# [Written instruction]
Write out, word for word, only the data from its first line to the line containing "from math import cos, radians, sin, tan".

[start Provided information]

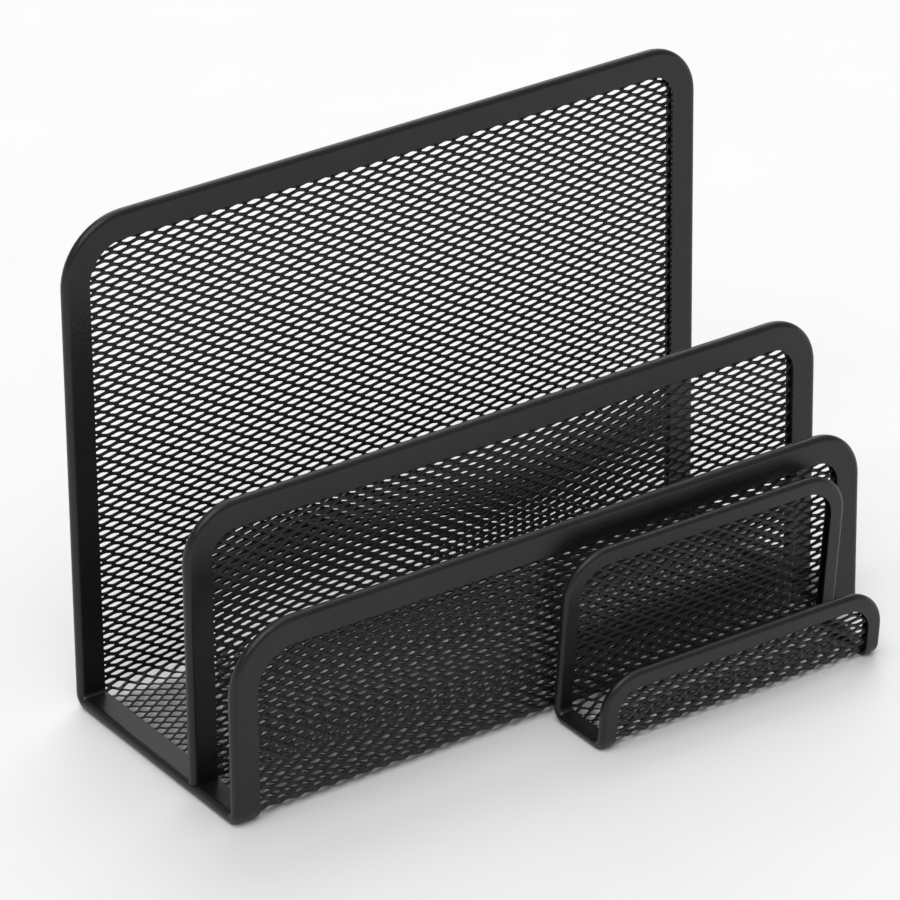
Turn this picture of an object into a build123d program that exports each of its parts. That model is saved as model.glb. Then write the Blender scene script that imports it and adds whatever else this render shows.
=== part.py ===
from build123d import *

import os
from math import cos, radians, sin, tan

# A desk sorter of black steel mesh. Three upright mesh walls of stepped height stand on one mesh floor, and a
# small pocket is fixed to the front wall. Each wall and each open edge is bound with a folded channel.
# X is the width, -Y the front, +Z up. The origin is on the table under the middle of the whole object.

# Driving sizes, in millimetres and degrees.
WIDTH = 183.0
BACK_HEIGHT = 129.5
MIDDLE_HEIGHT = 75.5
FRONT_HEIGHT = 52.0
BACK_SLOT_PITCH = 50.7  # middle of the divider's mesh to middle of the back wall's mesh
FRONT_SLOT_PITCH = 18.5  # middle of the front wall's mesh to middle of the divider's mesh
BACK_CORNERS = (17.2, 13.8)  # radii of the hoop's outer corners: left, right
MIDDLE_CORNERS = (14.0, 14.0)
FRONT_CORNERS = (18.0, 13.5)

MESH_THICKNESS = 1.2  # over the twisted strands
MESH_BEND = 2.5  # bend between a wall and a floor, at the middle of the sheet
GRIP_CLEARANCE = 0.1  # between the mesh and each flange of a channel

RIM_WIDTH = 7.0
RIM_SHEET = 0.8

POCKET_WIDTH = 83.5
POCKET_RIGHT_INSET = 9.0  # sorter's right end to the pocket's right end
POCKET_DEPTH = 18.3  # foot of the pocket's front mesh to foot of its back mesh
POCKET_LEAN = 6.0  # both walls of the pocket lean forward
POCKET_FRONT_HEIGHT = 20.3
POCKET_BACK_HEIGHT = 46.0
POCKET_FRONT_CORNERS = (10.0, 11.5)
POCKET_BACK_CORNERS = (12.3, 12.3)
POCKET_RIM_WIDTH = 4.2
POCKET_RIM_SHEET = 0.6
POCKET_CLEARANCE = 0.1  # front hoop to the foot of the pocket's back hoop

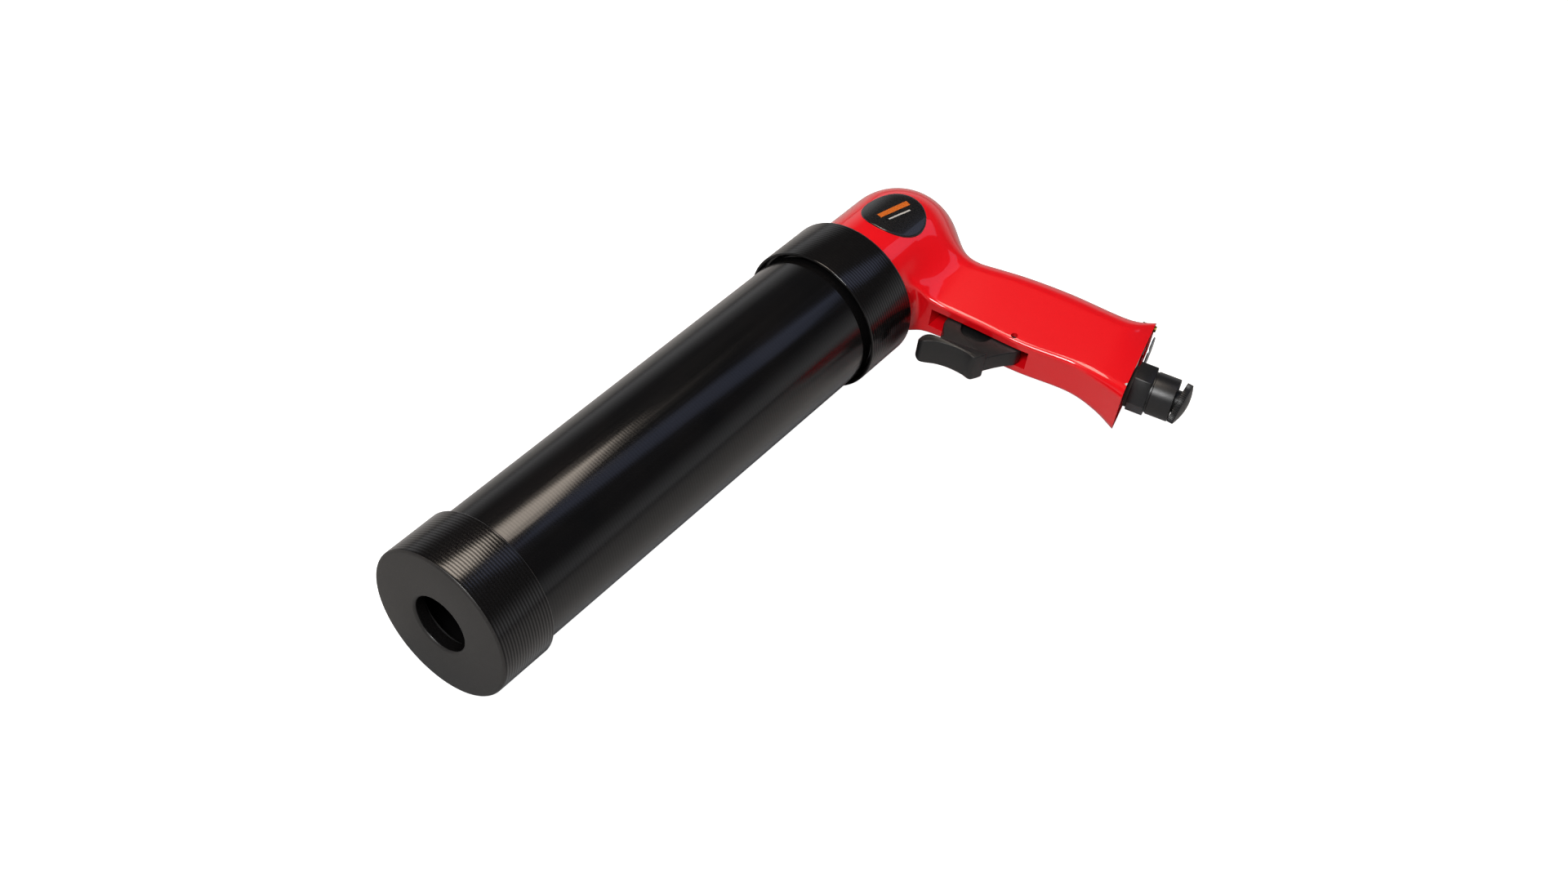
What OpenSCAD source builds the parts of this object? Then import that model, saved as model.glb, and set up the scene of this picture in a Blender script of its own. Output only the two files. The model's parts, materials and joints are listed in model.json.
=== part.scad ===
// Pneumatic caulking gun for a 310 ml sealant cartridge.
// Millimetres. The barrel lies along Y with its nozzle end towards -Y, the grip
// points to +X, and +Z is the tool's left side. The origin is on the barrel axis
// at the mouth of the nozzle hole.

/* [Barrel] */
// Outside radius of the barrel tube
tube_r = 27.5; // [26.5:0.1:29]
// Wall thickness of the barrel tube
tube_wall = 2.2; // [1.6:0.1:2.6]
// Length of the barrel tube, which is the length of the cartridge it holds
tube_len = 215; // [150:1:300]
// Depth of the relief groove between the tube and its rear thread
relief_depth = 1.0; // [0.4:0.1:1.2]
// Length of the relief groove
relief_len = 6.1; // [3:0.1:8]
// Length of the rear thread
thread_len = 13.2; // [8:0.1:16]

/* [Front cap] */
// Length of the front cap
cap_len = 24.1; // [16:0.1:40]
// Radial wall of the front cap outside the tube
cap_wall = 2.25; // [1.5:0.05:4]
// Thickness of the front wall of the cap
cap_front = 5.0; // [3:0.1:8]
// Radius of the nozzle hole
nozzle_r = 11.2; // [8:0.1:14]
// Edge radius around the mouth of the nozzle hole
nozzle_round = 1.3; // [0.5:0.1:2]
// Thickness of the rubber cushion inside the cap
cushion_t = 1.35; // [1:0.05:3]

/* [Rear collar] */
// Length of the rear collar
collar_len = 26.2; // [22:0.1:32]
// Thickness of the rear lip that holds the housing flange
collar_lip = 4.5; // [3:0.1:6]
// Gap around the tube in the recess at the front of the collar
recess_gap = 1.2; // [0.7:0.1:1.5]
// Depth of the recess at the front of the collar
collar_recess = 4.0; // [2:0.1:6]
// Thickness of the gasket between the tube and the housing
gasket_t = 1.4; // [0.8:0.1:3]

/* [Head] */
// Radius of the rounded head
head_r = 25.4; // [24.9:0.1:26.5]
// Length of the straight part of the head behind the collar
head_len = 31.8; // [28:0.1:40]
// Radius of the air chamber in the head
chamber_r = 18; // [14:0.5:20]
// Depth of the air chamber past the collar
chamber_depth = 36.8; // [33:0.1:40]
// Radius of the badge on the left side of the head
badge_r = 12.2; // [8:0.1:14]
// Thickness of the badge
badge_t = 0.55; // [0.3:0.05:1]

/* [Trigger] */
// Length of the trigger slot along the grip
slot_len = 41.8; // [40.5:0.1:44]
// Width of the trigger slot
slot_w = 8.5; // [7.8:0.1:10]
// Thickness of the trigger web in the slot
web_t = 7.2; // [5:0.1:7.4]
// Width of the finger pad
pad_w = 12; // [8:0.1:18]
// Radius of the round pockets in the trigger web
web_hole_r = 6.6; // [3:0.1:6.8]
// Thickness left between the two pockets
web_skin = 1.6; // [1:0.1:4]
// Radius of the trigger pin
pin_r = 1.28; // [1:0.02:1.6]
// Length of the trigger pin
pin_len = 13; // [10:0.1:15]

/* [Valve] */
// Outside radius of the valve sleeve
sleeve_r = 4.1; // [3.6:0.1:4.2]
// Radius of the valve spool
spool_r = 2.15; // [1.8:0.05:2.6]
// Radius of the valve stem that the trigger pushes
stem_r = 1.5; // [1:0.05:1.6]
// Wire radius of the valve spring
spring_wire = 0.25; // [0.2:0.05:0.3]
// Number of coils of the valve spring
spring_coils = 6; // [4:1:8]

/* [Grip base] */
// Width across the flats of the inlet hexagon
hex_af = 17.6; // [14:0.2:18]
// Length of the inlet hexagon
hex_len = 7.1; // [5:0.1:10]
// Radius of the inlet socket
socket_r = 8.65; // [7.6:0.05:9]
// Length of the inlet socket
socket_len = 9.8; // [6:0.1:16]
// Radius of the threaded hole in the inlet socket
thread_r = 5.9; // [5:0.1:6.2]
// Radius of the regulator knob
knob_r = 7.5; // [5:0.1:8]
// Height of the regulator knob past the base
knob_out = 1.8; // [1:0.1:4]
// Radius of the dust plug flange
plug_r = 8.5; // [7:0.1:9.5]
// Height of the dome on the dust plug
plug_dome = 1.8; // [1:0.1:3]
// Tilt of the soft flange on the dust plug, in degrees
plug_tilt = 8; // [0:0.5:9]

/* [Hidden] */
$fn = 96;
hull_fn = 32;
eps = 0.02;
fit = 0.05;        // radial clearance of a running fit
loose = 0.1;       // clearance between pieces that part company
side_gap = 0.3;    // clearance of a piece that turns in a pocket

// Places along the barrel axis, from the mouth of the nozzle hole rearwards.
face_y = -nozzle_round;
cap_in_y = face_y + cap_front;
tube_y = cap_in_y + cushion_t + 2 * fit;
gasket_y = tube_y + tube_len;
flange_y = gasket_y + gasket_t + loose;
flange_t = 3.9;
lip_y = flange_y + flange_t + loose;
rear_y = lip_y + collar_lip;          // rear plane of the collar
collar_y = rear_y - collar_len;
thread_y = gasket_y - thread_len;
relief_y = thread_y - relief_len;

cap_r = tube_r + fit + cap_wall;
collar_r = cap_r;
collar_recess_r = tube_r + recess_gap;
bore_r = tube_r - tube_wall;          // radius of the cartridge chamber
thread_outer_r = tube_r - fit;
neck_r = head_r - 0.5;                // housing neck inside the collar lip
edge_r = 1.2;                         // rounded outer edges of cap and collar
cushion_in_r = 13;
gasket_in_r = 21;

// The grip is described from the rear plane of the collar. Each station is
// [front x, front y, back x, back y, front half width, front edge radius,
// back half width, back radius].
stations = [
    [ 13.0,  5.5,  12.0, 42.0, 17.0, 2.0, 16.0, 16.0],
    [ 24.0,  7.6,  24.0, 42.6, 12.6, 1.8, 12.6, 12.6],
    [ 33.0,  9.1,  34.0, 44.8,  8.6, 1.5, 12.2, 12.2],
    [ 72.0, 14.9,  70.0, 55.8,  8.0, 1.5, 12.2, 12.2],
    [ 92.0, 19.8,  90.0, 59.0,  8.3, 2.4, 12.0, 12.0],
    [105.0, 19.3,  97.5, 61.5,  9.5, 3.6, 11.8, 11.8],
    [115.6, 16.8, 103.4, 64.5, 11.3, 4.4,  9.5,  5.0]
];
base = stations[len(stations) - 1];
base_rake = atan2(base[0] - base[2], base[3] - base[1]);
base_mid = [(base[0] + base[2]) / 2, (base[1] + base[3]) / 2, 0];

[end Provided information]

# [Result for this task]
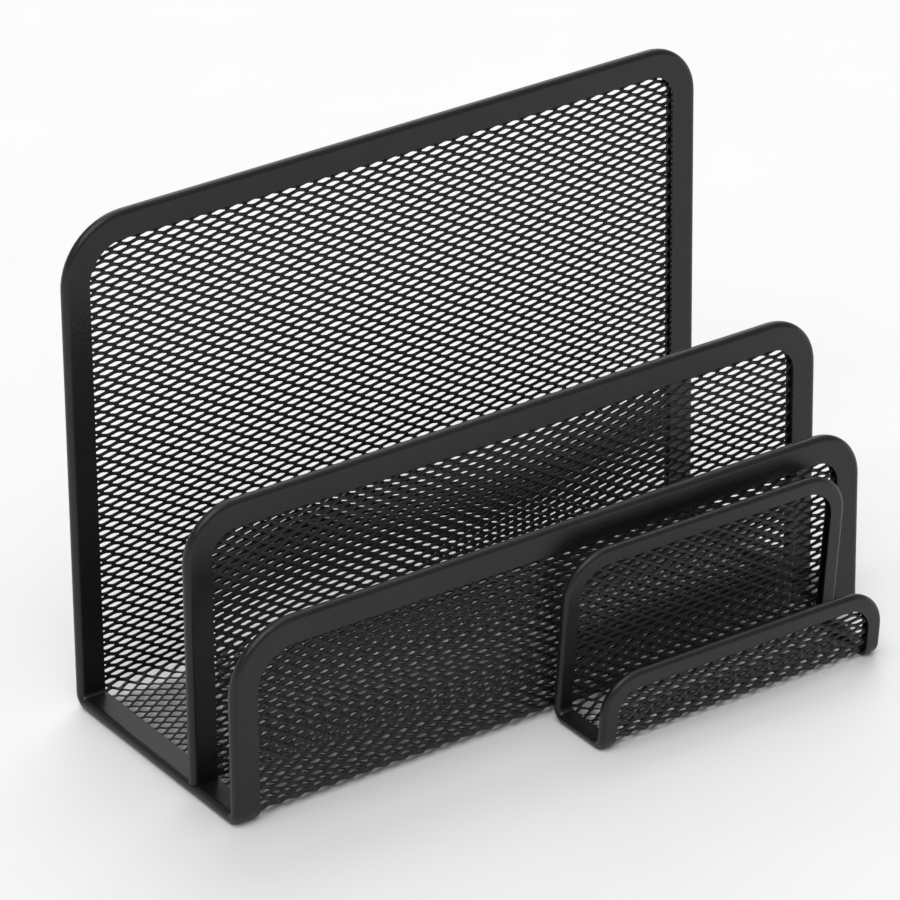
Turn this picture of an object into a build123d program that exports each of its parts. That model is saved as model.glb. Then write the Blender scene script that imports it and adds whatever else this render shows.
=== part.py ===
from build123d import *

import os
from math import cos, radians, sin, tan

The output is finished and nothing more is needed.